I should've been more clear by adding "region" more than just a general "where" lol.

I mostly ask because they resemble the Misty Grouper, _Hyporthodus mystacinus. _Mistys are generally found in the Caribbean and occasionally the lower Gulf. The spots are also throwing me off though because from what I can tell, Misty Grouper generally do not show any heavy spotting. 

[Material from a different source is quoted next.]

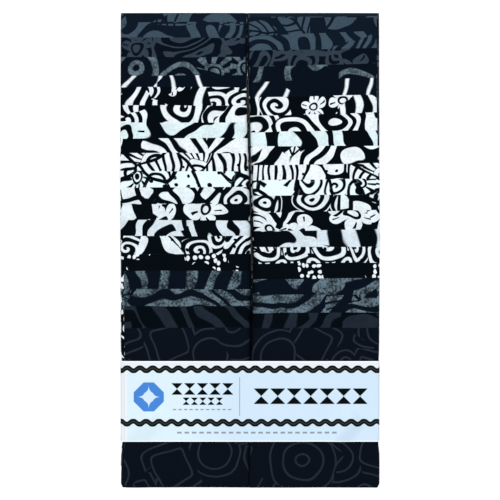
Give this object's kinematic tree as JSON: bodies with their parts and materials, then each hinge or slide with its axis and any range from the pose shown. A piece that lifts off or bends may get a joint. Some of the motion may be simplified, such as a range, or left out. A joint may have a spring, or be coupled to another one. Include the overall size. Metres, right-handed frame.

Check the spinal ray count and look on the dorsal side of the caudal peduncle (on top of the base of the tail). If there is a large, black "saddle", then they could indeed be Mistys.


----------



## FishFiend (Mar 15, 2017)

Thanks ChrisV

I am located in the Tampa Bay area. These Grouper boats go 100's of miles offshore. They could certainly be from the lower Gulf. I will post a better pic and count the dorsal fins tomorrow. My google search for Grouper did lead me to suspect Misty, but the spots threw me off as well. I'm just annoyed that the rep is passing these off as Snowy. But I had no choice but to accept them or we wouldn't have any Grouper to sell this week. I need to identify them before selling them. Certainly can't list them as 'mystery fish' hahaha. I appreciate your help. Thanks again


----------



## 192 (Oct 1, 2007)

What were the sizes of the 2 you had boxed?


----------



## FishFiend (Mar 15, 2017)

Hi Grouper22

They are small. About 7lbs each.


----------



## 192 (Oct 1, 2007)

I still think it is a hind. Rock Hind perhaps? Looking forward to seeing the full picture tomorrow.


----------



## FishFiend (Mar 15, 2017)

Thanks Grouper22

Misty or Rock Hind was my guess. I actually text my rep saying they were rock hind and he said no. That Snowy can have similar markings. Um no! Here is a beautiful 45# Snowy from last week. I will post better pics of these mystery Grouper tomorrow morning. This wholesale rep is clueless. I rarely buy his fish but I'm in a bind right now.


----------



## Chris V (Oct 18, 2007)

Rock Hinds will have four, distinct, dark saddles along the dorsal surface just under the dorsal fin. There will be numerous small spots, but no bands along the body. Rock Hinds are generally smaller, with a 6+lb fish being a monster.


----------



## Chris V (Oct 18, 2007)

The coloration, size and banding is all wrong for the Red Hind and Graysby as well.


----------



## FishFiend (Mar 15, 2017)

Thanks for the info ChrisV. Hopefully the pics I post tomorrow morning will solve this mystery, so I can filet these guys and get them in the case. Thanks to all who've contributed to this thread. I appreciate it!


----------



## FishFiend (Mar 15, 2017)

Alright guys! Here is a better pic. There are 10 dorsal spines. Hoping to get to the bottom of this Grouper mystery. Thanks

ETA: After sending the pic to the rep I normally order from, he says they are a Pacific variety of Grouper that is being sold out of Miami due to the Grouper shortage. Ugh!


----------



## Chris V (Oct 18, 2007)

That explains a lot! Could not find an Atlantic variety to match


----------



## FishFiend (Mar 15, 2017)

Yes ChrisV. I was surprised and disappointed that they would sell me Pacific Grouper and try to pass it off as locally caught Snowy. It's a shame, really. :cursing:


----------



## 192 (Oct 1, 2007)

Chris V said:


> That explains a lot! Could not find an Atlantic variety to match


I didn't even think to look at Pacific species. Appears to be an orange spotted grouper.


----------



## FishFiend (Mar 15, 2017)

Grouper22 - sure looks like it. I'm actually shocked that they are bringing in Pacific Grouper. It's a shame. We pride ourselves on selling Florida fish!


----------